-- Start of DATA EXCERPT --

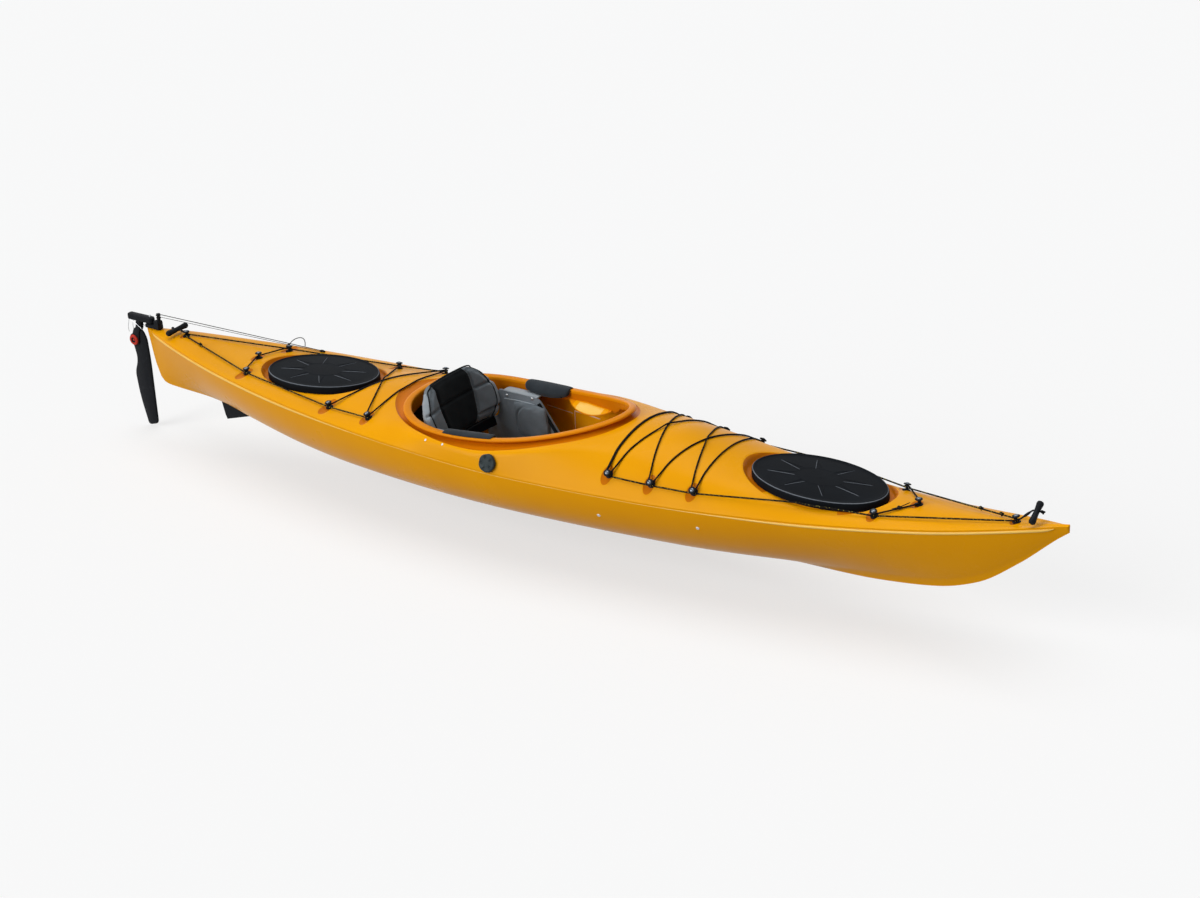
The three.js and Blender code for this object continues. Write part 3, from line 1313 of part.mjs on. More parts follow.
// Blade outline from its pivot: [along, up]
const bladeOutline = [
  [-24, 2], [-5, -86], [-30, -148], [-22, -252], [5, -375],
  [59, -359], [66, -81], [62, 14], [42, 50], [-4, 52],
].map(([along, up]) => [hub.x + along, hub.z + up]);

const disc = (radius, steps, x, z) => Array.from({ length: steps }, (_, k) => {
  const angle = (2 * Math.PI * k) / steps;
  return [x + radius * Math.cos(angle), z + radius * Math.sin(angle)];
});

function rudderBracket() {
  const [foot, half] = [sternDeck + GAP, BRACKET_HALF];
  const base = solidOf(block(sternEnd - BRACKET_OVERHANG, bracketFore, -half, half, foot, ledge));
  const top = sternDeck + BRACKET_TOP;
  const front = solidOf(block(sternEnd + BRACKET_STEP, bracketFore, -half, half, foot, top));
  const guideMiddle = sternDeck + (BRACKET_LEDGE + GUIDE_TOP) / 2;
  const guideAt = new THREE.Vector3(bracketFore - GUIDE_RADIUS, 0, guideMiddle);
  const guide = solidOf(rod(GUIDE_RADIUS, GUIDE_TOP - BRACKET_LEDGE, 12, guideAt, UP));
  const bore = solidOf(rod(PINTLE_RADIUS + GAP, PINTLE_DEPTH * 2, 12, pintle, UP));
  return base.add(front).add(guide).subtract(bore);
}

function rudderHead() {
  const foot = ledge + GAP;
  const headAft = sternEnd - HEAD_REACH;
  const round = disc(HEAD_ROUND, HEAD_STEPS, pintle.x, 0).filter(([x]) => x > pintle.x);
  const nose = round.sort((a, b) => a[1] - b[1]);
  const outline = [[headAft, -HEAD_HALF], ...nose, [headAft, HEAD_HALF]];
  let head = solidOf(upright(outline, foot, sternDeck + HEAD_TOP));
  const inner = BLADE_THICKNESS / 2 + BLADE_RUNNING;
  for (const side of [1, -1]) {
    const y = side * (inner + CHEEK_THICKNESS / 2);
    const plate = sidePrism(disc(CHEEK_RADIUS, CHEEK_STEPS, hub.x, hub.z), y, CHEEK_THICKNESS);
    const web = [
      [sternEnd - NECK_AFT - CHEEK_RADIUS, foot + CHEEK_THICKNESS], [hub.x - CHEEK_RADIUS, hub.z],
      [hub.x, hub.z - CHEEK_RADIUS / 2], [sternEnd - NECK_FORE, hub.z + CHEEK_RADIUS],
      [sternEnd - NECK_FORE, foot + CHEEK_THICKNESS],
    ];
    head = head.add(solidOf(plate)).add(solidOf(sidePrism(web, y, CHEEK_THICKNESS)));
  }
  const bore = rod(PINTLE_RADIUS + PINTLE_RUNNING, HEAD_TOP * 2, 16, pintle, UP);
  const pinBore = rod(BLADE_PIN_RADIUS + BLADE_RUNNING, BLADE_THICKNESS * 4, 12, hub, PORT);
  return head.subtract(solidOf(bore)).subtract(solidOf(pinBore));
}

function rudderBlade() {
  const half = BLADE_THICKNESS / 2;
  const mean = (axis) => bladeOutline.reduce((sum, point) => sum + point[axis], 0) / bladeOutline.length;
  const middle = [mean(0), mean(1)];
  const shrink = ([x, z]) => {
    const [dx, dz] = [middle[0] - x, middle[1] - z];
    const size = Math.hypot(dx, dz);
    return [x + (dx / size) * BLADE_EDGE * 2, z + (dz / size) * BLADE_EDGE * 2];
  };
  const ring = (outline, y) => outline.map(([x, z]) => [x, y, z]);
  const inner = bladeOutline.map(shrink);
  const rings = [
    ring(inner, -half),
    ring(bladeOutline, -half + BLADE_EDGE),
    ring(bladeOutline, half - BLADE_EDGE),
    ring(inner, half),
  ];
  const bore = rod(BLADE_PIN_RADIUS + GAP, BLADE_THICKNESS * 2, 12, hub, PORT);
  return solidOf(loft(rings)).subtract(solidOf(bore));
}

const cheekFace = BLADE_THICKNESS / 2 + BLADE_RUNNING + CHEEK_THICKNESS;
const pintleLength = PINTLE_DEPTH + HEAD_TOP - BRACKET_LEDGE + HUB_CAP_DEPTH;
const pintleFoot = ledge - PINTLE_DEPTH + GAP;
const pintleMiddle = pintle.clone().setZ(pintleFoot + pintleLength / 2);
place("rudder_bracket", rudderBracket(), blackPlastic);
place("rudder_pintle", rod(PINTLE_RADIUS, pintleLength, 12, pintleMiddle, UP), steel);
place("rudder_head", rudderHead(), blackPlastic);
place("rudder_blade", rudderBlade(), blackPlastic);
place("rudder_pivot_pin", rod(BLADE_PIN_RADIUS, cheekFace * 2, 12, hub, PORT), steel);
const hubCapAt = hub.clone().setY(-cheekFace - GAP - HUB_CAP_DEPTH / 2);
const hubCapProfile = [
  [0, -HUB_CAP_DEPTH / 2], [HUB_CAP_RADIUS, -HUB_CAP_DEPTH / 2], [HUB_CAP_RADIUS, 0],
  [HUB_CAP_RADIUS - HUB_CAP_DEPTH / 2, HUB_CAP_DEPTH / 2], [0, HUB_CAP_DEPTH / 2],
];
place("rudder_hub_cap", turned(hubCapProfile, 18, hubCapAt, PORT.clone().negate()), redPlastic);

// Thin lines: the blade's lifting line along the port side, and its pull loop behind the rear hatch
const THIN_RADIUS = 2;
const LOOP_RADIUS = 1.6;
const LIFT_ALONG_SHARE = -0.6231;
const LIFT_OUT_SHARE = 0.5754;
const liftStart = new THREE.Vector3(
  bracketFore - GUIDE_RADIUS,
  GUIDE_RADIUS + THIN_RADIUS + GAP,
  sternDeck + GUIDE_TOP - GUIDE_RADIUS,
);
const liftEnd = deckPoint(LIFT_ALONG_SHARE * HALF_LENGTH, (LIFT_OUT_SHARE * BEAM) / 2).point.clone();
liftEnd.z += THIN_RADIUS + CORD_LIFT;
const liftRoute = [liftStart, ...taut(liftStart, liftEnd, THIN_RADIUS, []), liftEnd];
place("rudder_lift_line", cord(liftRoute, THIN_RADIUS), blackCord);
const loopFoot = posts.aft_3_port;
const overCap = CAP_FOOT + CAP_DEPTH + LOOP_RADIUS + GAP;
const loopBase = loopFoot.base.clone().addScaledVector(loopFoot.normal, overCap);
const pullPoints = [[0, 0, 0], [16, 2, 16], [44, 4, 36], [74, 7, 41], [79, 8, 30], [75, 8, 2]];
const pullRoute = pullPoints.map(([x, y, z]) => new THREE.Vector3(x, y, z).add(loopBase));
place("rudder_pull_loop", cord(pullRoute, LOOP_RADIUS), blackCord);

kayak.updateMatrixWorld(true);
export default kayak;
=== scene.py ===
"""Looks of a sea kayak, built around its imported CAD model. Blender 4.5, metres, Z up."""

# %% [markdown]
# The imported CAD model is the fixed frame. Everything below is built around it in the same metres:
# +X points to the bow, +Y to port, and the origin lies on the keel half way along the boat.

# %% Load the frame
import math

import bmesh
import bpy
import numpy as np
from mathutils import Matrix, Vector
from mathutils.bvhtree import BVHTree


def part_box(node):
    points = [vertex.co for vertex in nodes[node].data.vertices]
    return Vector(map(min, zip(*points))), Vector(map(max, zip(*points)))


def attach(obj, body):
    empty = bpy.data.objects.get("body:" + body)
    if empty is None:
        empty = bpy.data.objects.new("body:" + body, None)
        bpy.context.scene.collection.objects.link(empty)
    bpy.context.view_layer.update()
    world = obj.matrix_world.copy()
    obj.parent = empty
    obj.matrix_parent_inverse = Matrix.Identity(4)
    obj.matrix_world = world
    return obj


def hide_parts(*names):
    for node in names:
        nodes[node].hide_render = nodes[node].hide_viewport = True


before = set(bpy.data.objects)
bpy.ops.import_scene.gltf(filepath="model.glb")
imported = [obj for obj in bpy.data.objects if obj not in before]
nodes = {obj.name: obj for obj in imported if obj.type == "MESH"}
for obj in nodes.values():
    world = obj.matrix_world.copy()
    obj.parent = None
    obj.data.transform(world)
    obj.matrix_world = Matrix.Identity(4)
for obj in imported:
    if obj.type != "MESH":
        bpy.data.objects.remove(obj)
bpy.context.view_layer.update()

# %% [markdown]
# A photograph is matched by its camera. This one stood off the starboard bow, a little above the deck.
# Its heading, tilt, roll and focal length were worked out once from the boat's own lines, and the camera
# is built from those four numbers, so that it can be read and changed.

# %% Camera
VIEW_HEADING = 0.6376
VIEW_TILT = 0.433
VIEW_ROLL = -0.0654
VIEW_DISTANCE = 8.8077
VIEW_TARGET = Vector((0.199, 0.0, 0.2518))
SENSOR_WIDTH = 36.0
FOCAL_PIXELS = 2510.4
FRAME_PIXELS = 1200.0
CAMERA_REACH = 60.0
UP = Vector((0, 0, 1))


def placed(name, data):
    """A new object in the scene."""
    obj = bpy.data.objects.new(name, data)
    bpy.context.collection.objects.link(obj)
    return obj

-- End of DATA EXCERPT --

Quote exactly the first line of the data and every line after it through the one holding "hub.z + up]);".

REPLY TO THE TASK »
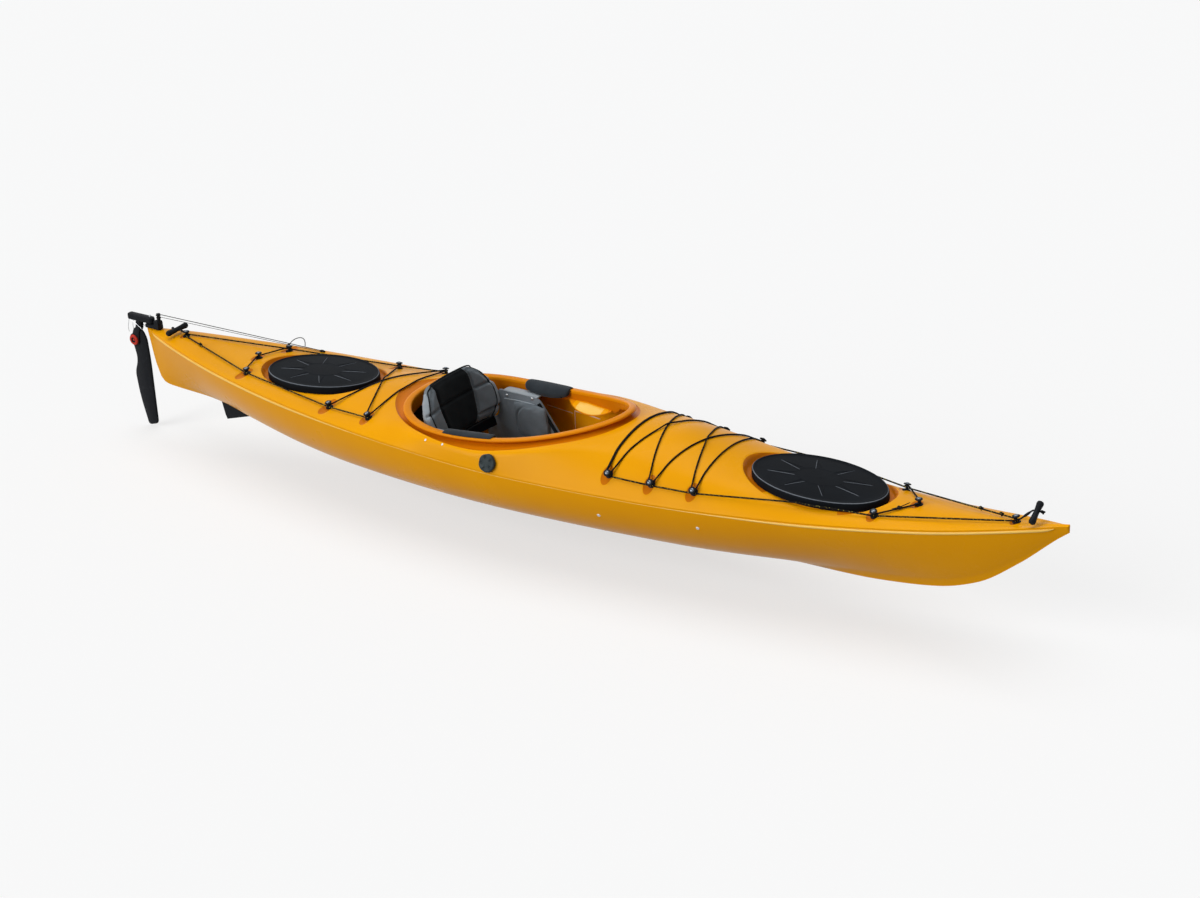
The three.js and Blender code for this object continues. Write part 3, from line 1313 of part.mjs on. More parts follow.
// Blade outline from its pivot: [along, up]
const bladeOutline = [
  [-24, 2], [-5, -86], [-30, -148], [-22, -252], [5, -375],
  [59, -359], [66, -81], [62, 14], [42, 50], [-4, 52],
].map(([along, up]) => [hub.x + along, hub.z + up]);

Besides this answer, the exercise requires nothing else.